A vida dá-nos estes espelhos para que possamos ver para além da matéria e das escolhas pessoais, para que possamos compreender que há um potencial intrínseco, que tudo o que existe pode ser vivido, trabalhado e manifestado mediante diversas perspectivas e focos. Em última instância, podemos vivê-la numa manifestação luminosa ou numa manifestação de sombra, mas também é verdade que não podemos reconhecer uma sem a outra. Assim como a árvore coloca as suas raízes profundas na terra e a partir delas se ergue, também nós precisamos de honrar as nossas origens, o que nos gerou e nos deu o nosso mais bem precioso, a vida, para nos podermos erguer em quem verdadeiramente somos.

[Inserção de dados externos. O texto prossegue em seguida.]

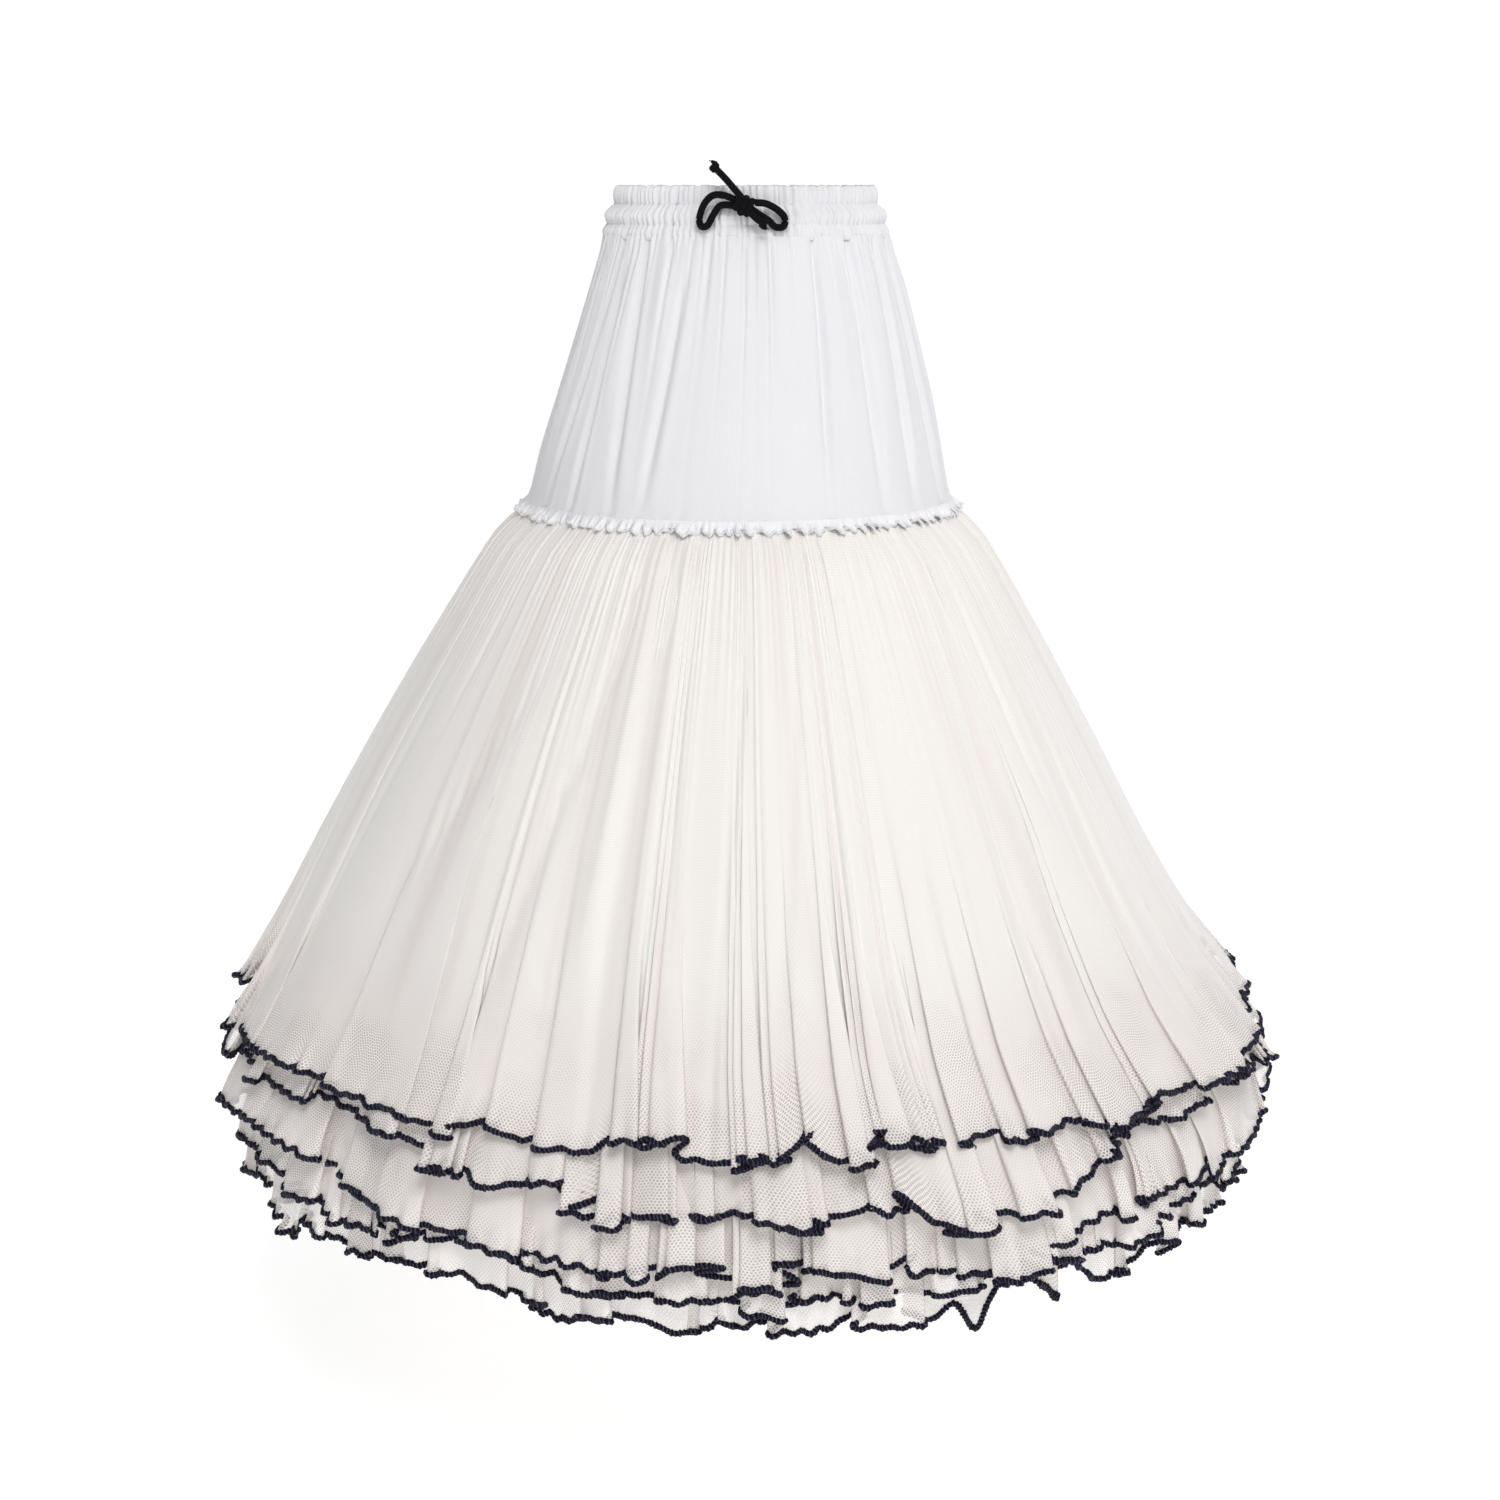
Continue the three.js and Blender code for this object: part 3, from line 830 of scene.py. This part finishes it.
# Where each layer's hem folds in front, from the left to the right: the angle in degrees, the
# hem's height in millimetres off its smooth line just before and just after, how many folds
# lie on each other there, and how far each overlaps. No folds means a plain bend of the hem.
HEM_FOLDS = [
    [
        (-79, -14, -14, 2, 12),
        (-64, 2, 1, 2, 14),
        (-55, 5, 5, 0, 0),
        (-47, 4, 3, 1, 9),
        (-34, -3, -3, 0, 0),
        (-29.5, -6, 0, 3, 12),
        (-25, 5, 1, 1, 10),
        (-20, -8, -7, 1, 6),
        (-14, -8, -6, 0, 0),
        (-12, 4, 4, 1, 5),
        (-9, 4, 5, 4, 13),
        (-5.5, 10, -9, 1, 12),
        (-1.5, -10, -9, 0, 0),
        (0.8, -9, -7, 3, 14),
        (3.8, -2, -6, 2, 10),
        (6.8, 14, 6, 1, 8),
        (9, -9, -9, 0, 0),
        (11.4, -13, -4, 2, 14),
        (14.5, 4, 3, 4, 15),
        (18.5, -4, -10, 3, 12),
        (22.5, -15, -6, 1, 12),
        (26.5, -5, -9, 1, 4),
        (29.7, -13, -5, 1, 8),
        (36, -6, -9, 1, 5),
        (39, -14, -17, 1, 12),
        (43, -14, -14, 0, 0),
        (46, -7, -2, 1, 14),
        (54, -11, -11, 1, 7),
        (65, -18, -16, 2, 10),
        (76, -14, -12, 2, 12),
    ],
    [
        (-75, 18, 20, 2, 14),
        (-62, 27, 28, 2, 12),
        (-52, 29, 32, 3, 10),
        (-41, 36, 36, 0, 0),
        (-36, 32, 29, 1, 6),
        (-30, 20, 10, 3, 14),
        (-28, 17, 16, 1, 10),
        (-25, 5, 5, 0, 0),
        (-20.5, 14, 14, 1, 5),
        (-17.4, 20, 8, 1, 6),
        (-15, 10, -4, 1, 28),
        (-12, -8, -8, 3, 12),
        (-7.5, -2, -5, 2, 13),
        (-4, -5, -5, 0, 0),
        (1, -1, -1, 1, 4),
        (5.8, -9, -6, 3, 15),
        (10, -2, -2, 0, 0),
        (12, 4, 0, 1, 6),
        (14.8, -6, 14, 1, 8),
        (17.6, -14, -14, 0, 0),
        (20.3, -18, -20, 3, 13),
        (22.5, -22, -8, 1, 14),
        (26, -16, -15, 1, 5),
        (29.4, -14, -8, 1, 5),
        (32.3, -9, -3, 1, 5),
        (37, 8, 9, 1, 5),
        (39.5, 15, 24, 3, 12),
        (43.3, 30, 29, 1, 8),
        (50, 16, 16, 0, 0),
        (55, 24, 25, 2, 10),
        (61, 27, 26, 1, 8),
        (73, 18, 18, 2, 12),
    ],
    [
        (-75, 14, 16, 2, 14),
        (-60, 34, 32, 2, 14),
        (-49, 26, 21, 1, 16),
        (-43.5, 14, 14, 1, 6),
        (-38, 7, 7, 2, 8),
        (-33, -3, -4, 1, 10),
        (-27, -6, -6, 1, 5),
        (-22, -13, -12, 1, 6),
        (-16, -12, -12, 0, 0),
        (-13, -19, -16, 1, 6),
        (-9.8, -11, -12, 2, 10),
        (-6.3, -8, -8, 3, 13),
        (-3.2, -5, -16, 1, 20),
        (1, -24, -24, 4, 15),
        (3.8, -26, -5, 1, 15),
        (6.5, -8, -10, 2, 12),
        (10, -20, -20, 0, 0),
        (13, -25, -24, 1, 8),
        (15.8, -8, -22, 1, 8),
        (18.6, -24, -20, 1, 6),
        (20.5, -26, -26, 1, 6),
        (25, -27, -27, 3, 15),
        (28.5, -28, -12, 2, 18),
        (32, -10, -10, 1, 6),
        (39.5, 0, -4, 2, 9),
        (43, -6, 4, 1, 8),
        (50, 2, 2, 1, 10),
        (55, 9, -2, 1, 20),
        (61, 1, 1, 1, 6),
        (76, -2, -2, 2, 12),
    ],
    [
        (-75, 8, 10, 2, 14),
        (-61, 26, 26, 3, 14),
        (-54, 22, 10, 2, 16),
        (-49, 17, 14, 1, 10),
        (-45, 3, 6, 1, 6),
        (-40, 10, 10, 2, 12),
        (-36, 5, 8, 3, 13),
        (-33, 12, 8, 1, 6),
        (-29, 14, 13, 1, 8),
        (-24, 8, 8, 0, 0),
        (-21, 3, 0, 1, 8),
        (-17, -9, -10, 1, 5),
        (-13, -17, -8, 1, 18),
        (-8, -14, -14, 1, 8),
        (-4, -10, -16, 1, 10),
        (0, -19, -20, 1, 8),
        (2.6, -29, -26, 1, 18),
        (5.5, -11, -13, 1, 6),
        (9.5, -19, -19, 1, 6),
        (12.5, -17, -17, 2, 18),
        (18, -18, -17, 1, 6),
        (22, -13, -12, 2, 10),
        (27, -10, -10, 3, 15),
        (34, -6, -6, 2, 10),
        (40, -6, -6, 1, 6),
        (45, 0, 10, 3, 14),
        (51, 16, 12, 1, 10),
        (60, 6, 6, 2, 10),
        (74, 5, 5, 2, 12),
    ],
    [
        (-76, 12, 14, 2, 14),
        (-62, 24, 21, 1, 14),
        (-54, 16, 30, 1, 12),
        (-49, 27, 27, 1, 6),
        (-44, 25, 25, 1, 8),
        (-38.5, 25, 32, 1, 12),
        (-33, 26, 26, 1, 5),
        (-29.5, 29, 28, 0, 0),
        (-24.5, 19, 18, 1, 5),
        (-21, 15, 6, 1, 12),
        (-18, 3, 3, 0, 0),
        (-16.2, 15, 6, 1, 5),
        (-13, 14, 14, 1, 5),
        (-9.5, 14, 14, 0, 0),
        (-6, 4, 4, 0, 0),
        (-3.5, 8, 8, 0, 0),
        (-2.4, 17, 15, 1, 5),
        (-0.8, 9, 9, 0, 0),
        (3, 12, 5, 1, 16),
        (7.5, 5, 5, 0, 0),
        (10.9, 19, 8, 1, 12),
        (13.4, 4, 4, 0, 0),
        (16.6, 5, 14, 1, 12),
        (18, 5, 5, 0, 0),
        (19.8, 6, 14, 0, 0),
        (21.2, 16, 16, 0, 0),
        (23.4, -14, -14, 0, 0),
        (24.5, 10, 14, 0, 0),
        (26.6, 29, 29, 0, 0),
        (30.2, 24, 24, 0, 0),
        (31.8, 3, 22, 1, 12),
        (33.7, 26, 42, 1, 12),
        (36, 24, 24, 0, 0),
        (38.8, 6, 6, 0, 0),
        (43, 10, 12, 0, 0),
        (45.8, 27, 27, 0, 0),
        (49, 22, 10, 1, 14),
        (53, 34, 32, 2, 10),
        (62, 22, 22, 1, 10),
        (75, 14, 14, 2, 12),
    ],
]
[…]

Com esta consciência, aceitando e trabalhando aquilo que nos deu forma, conteúdo e identidade, temos a capacidade de assumir, verdadeiramente o nosso caminho, sem medo de nos tornarmos em algo que nunca, pela nossa própria natureza, poderíamos, alguma vez, ser. É esse foco, que parte do nosso centro, que nos auxilia a lapidar a pedra e polir o diamante que nos habita, reconhecendo o seu verdadeiro brilho, o seu enorme valor. Não podemos olhar a borboleta e ver a totalidade da sua beleza sem reconhecermos que ela provém da lagarta que ela também é, que essa mesma lagarta foi gerada por outras borboletas que, antes dela, também se manifestaram nas suas essências e deram-se ao propósito de elevar a vida através da nova vida. No fundo, também é isso que nos é pedido, uma transformação total, que não pode ser apenas na forma, mas que tem de vir de dentro, do conteúdo, do conceito, do potencial, como a estátua que nasce da pedra tosca pelas mãos da consciência que é o escultor.